=== Exercise ===
Transcribe the stretch of entries below from the line with "upper_shell();" through the line with "for node in", exactly and with both ends included; leave out all other lines.

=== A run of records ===
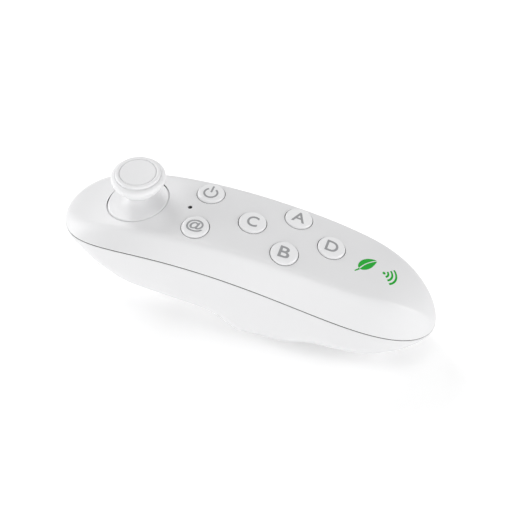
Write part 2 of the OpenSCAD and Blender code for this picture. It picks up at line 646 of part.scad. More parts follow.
module tray_screws() {
  color("silver") for (s = TRAY_POSTS) {
    translate([s[0], s[1], TRAY_Z + 1.2]) cylinder(r = 1.6, h = 1.1, $fn = 32);
    translate([s[0], s[1], TRAY_Z - 3.6]) cylinder(r = 0.8, h = 5.2, $fn = 32);
  }
}

upper_shell();
lower_shell();
battery_door();
key_power();
key_at_sign();
key_c();
key_a();
key_b();
key_d();
plunger_power();
plunger_at_sign();
plunger_c();
plunger_a();
plunger_b();
plunger_d();
tact_switches();
led_lens();
led_chip();
main_board();
radio_chip();
crystal();
capacitors();
stick_skirt();
stick_cap();
stick_pad();
stick_shaft();
gimbal_ring();
gimbal_arc();
stick_housing();
potentiometer_x();
potentiometer_y();
upper_trigger();
lower_trigger();
upper_trigger_pin();
lower_trigger_pin();
trigger_switches();
battery_tray();
cell_near();
cell_far();
contact_link();
contact_positive();
contact_negative();
wire_red();
wire_black();
case_screws();
board_screws();
tray_screws();
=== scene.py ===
import json
import math

import bmesh
import bpy
import numpy as np
from bpy.props import FloatProperty, FloatVectorProperty, IntProperty, PointerProperty
from mathutils import Matrix, Vector


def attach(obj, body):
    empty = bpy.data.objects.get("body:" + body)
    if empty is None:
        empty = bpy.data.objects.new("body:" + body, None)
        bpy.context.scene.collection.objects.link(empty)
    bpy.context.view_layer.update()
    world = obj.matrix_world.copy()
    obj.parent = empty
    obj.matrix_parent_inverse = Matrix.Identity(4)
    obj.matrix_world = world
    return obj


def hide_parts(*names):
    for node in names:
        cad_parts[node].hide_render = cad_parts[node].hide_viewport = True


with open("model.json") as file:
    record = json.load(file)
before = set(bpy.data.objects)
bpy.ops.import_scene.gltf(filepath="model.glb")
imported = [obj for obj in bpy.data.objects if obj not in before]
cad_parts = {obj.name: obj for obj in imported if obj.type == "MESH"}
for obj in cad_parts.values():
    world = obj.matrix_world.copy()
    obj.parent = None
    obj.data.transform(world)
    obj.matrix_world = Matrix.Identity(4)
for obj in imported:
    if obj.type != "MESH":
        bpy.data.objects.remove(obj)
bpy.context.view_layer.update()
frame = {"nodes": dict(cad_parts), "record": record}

bl_info = {
    "name": "Thumb stick motion controller",
    "version": (1, 0, 0),
    "blender": (4, 5, 0),
    "location": "View3D > Sidebar > Controller",
    "description": "Builds a one-hand motion controller piece by piece",
    "category": "Object",
}

MM = 0.001


def tint(hexa):
    """sRGB hex to the linear colour that the shaders use."""
    parts = [int(hexa[i:i + 2], 16) / 255 for i in (1, 3, 5)]
    return tuple(c / 12.92 if c <= 0.04045 else ((c + 0.055) / 1.055) ** 2.4 for c in parts) + (1.0,)


# ---------------------------------------------------------------- sizes and colours

def length(name, text, default, low=0.0, high=0.3):
    return FloatProperty(name=name, description=text, default=default * MM, min=low, max=high,
                         unit="LENGTH", subtype="DISTANCE", precision=5)


def colour(name, text, hexa):
    return FloatVectorProperty(name=name, description=text, default=tint(hexa), size=4, min=0, max=1,
                               subtype="COLOR")


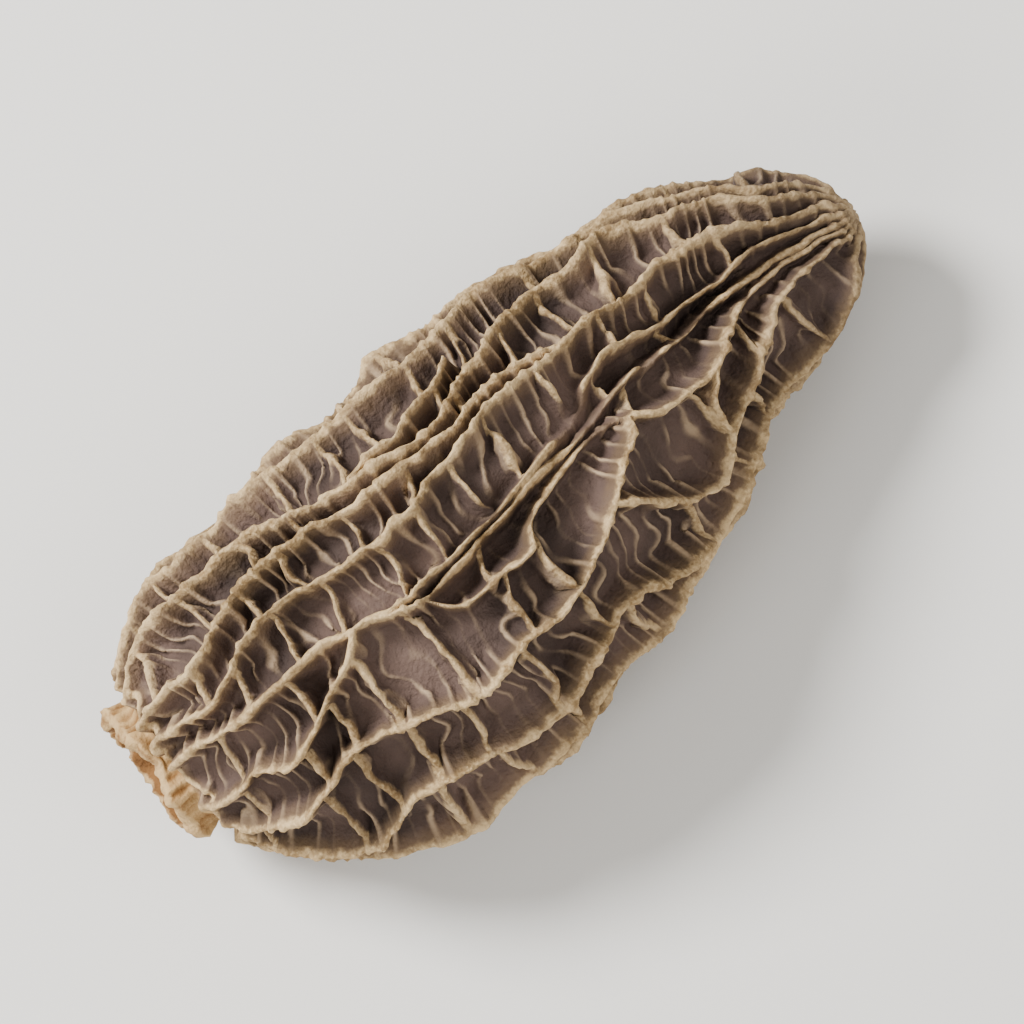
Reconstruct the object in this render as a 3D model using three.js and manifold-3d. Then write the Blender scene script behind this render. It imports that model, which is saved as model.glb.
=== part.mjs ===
// A dried black morel with its stalk cut short: one hollow piece of flesh, lying on its flattened side.
// The length runs along +X, from the cut stalk to the tip of the cap, and the part rests on the plane Z = 0.
// The skin is sampled along the crest and the feet of each ridge, and more thinly on the floors of the pits.
// Each sample also has a place on a unit sphere, and the hull of those places joins the samples by triangles.
import * as THREE from "three";
import { ConvexHull } from "three/addons/math/ConvexHull.js";
import { mergeVertices } from "three/addons/utils/BufferGeometryUtils.js";
import Module from "manifold-3d";

const { clamp, degToRad, lerp, smoothstep } = THREE.MathUtils;

// Driving sizes of the flesh between the ridges, in millimetres, as [place along the length, size there].
const HALF_WIDTH = [
  [-0.8, 4.0], [-0.2, 3.8], [0.5, 3.85], [1.4, 4.7], [3.2, 6.1], [7, 7.8], [12, 8.6], [17.5, 8.7],
  [24, 7.95], [28, 7.1], [31, 6.1], [34, 5.1], [38, 4.2], [40.5, 3.5], [42.2, 1.9], [42.9, 0],
];
const LEAN = [
  [-4, 0], [2, 0.5], [7, 1.85], [12, 2.1], [17, 1.95], [20, 1.45], [25, 0.25], [31, -1.2], [35, -1.8],
  [38, -1.5], [43, -1.1],
];
const CENTRE_HEIGHT = [[-4, 7.6], [3, 8.1], [8, 8.1], [17, 8.7], [24, 8.0], [30, 7.3], [36, 6.8], [43, 6.5]];
const HEIGHT_SHARE = [[-4, 0.94], [2, 0.93], [9, 0.85], [17, 0.84], [30, 0.86], [43, 0.95]];
const OVAL = { power: 2.2, rounderAbove: 0.3 };
const DENTS = [
  { waves: 3, size: 0.025, twist: 0.22, turn: 0 },
  { waves: 5, size: 0.02, twist: -0.35, turn: 1 },
];
const WALL = 1.0;
const RESTS_AT = 0.5;

// The stalk: where the cap's margin meets it, how slantwise it was cut, and its soft pleats.
const MARGIN = 0.7;
const CUT_SLANT = 0.5;
const CUT_WAVES = { waves: 3, size: 0.15 };
const PLEATS = { waves: 7, size: 0.2, turn: 0.6 };

// The hollow: where it ends inside the tip, and how far its cutter reaches out of the stalk.
const HOLLOW_TO = 38.5;
const HOLLOW_TIP = [40, 1.2, 6.65];
const MOUTH_OUT = 4;

// The fold between the two lobes of the cap, as [along, across] seen from the front.
const FOLD = [[13, 2.4], [19, 1.8], [23, 0.8], [26, -0.6], [30, -1.8], [35, -1.0], [43, -0.3]];
const FOLD_DEPTH = 1.5;
const FOLD_OPENS = [12, 19];
const FOLD_CLOSES = [40, 43];
const FOLD_HALF_WIDTH = 1.7;
const FOLD_DEEPEST_SHARE = 0.4;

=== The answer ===
upper_shell();
lower_shell();
battery_door();
key_power();
key_at_sign();
key_c();
key_a();
key_b();
key_d();
plunger_power();
plunger_at_sign();
plunger_c();
plunger_a();
plunger_b();
plunger_d();
tact_switches();
led_lens();
led_chip();
main_board();
radio_chip();
crystal();
capacitors();
stick_skirt();
stick_cap();
stick_pad();
stick_shaft();
gimbal_ring();
gimbal_arc();
stick_housing();
potentiometer_x();
potentiometer_y();
upper_trigger();
lower_trigger();
upper_trigger_pin();
lower_trigger_pin();
trigger_switches();
battery_tray();
cell_near();
cell_far();
contact_link();
contact_positive();
contact_negative();
wire_red();
wire_black();
case_screws();
board_screws();
tray_screws();
=== scene.py ===
import json
import math

import bmesh
import bpy
import numpy as np
from bpy.props import FloatProperty, FloatVectorProperty, IntProperty, PointerProperty
from mathutils import Matrix, Vector


def attach(obj, body):
    empty = bpy.data.objects.get("body:" + body)
    if empty is None:
        empty = bpy.data.objects.new("body:" + body, None)
        bpy.context.scene.collection.objects.link(empty)
    bpy.context.view_layer.update()
    world = obj.matrix_world.copy()
    obj.parent = empty
    obj.matrix_parent_inverse = Matrix.Identity(4)
    obj.matrix_world = world
    return obj


def hide_parts(*names):
    for node in names:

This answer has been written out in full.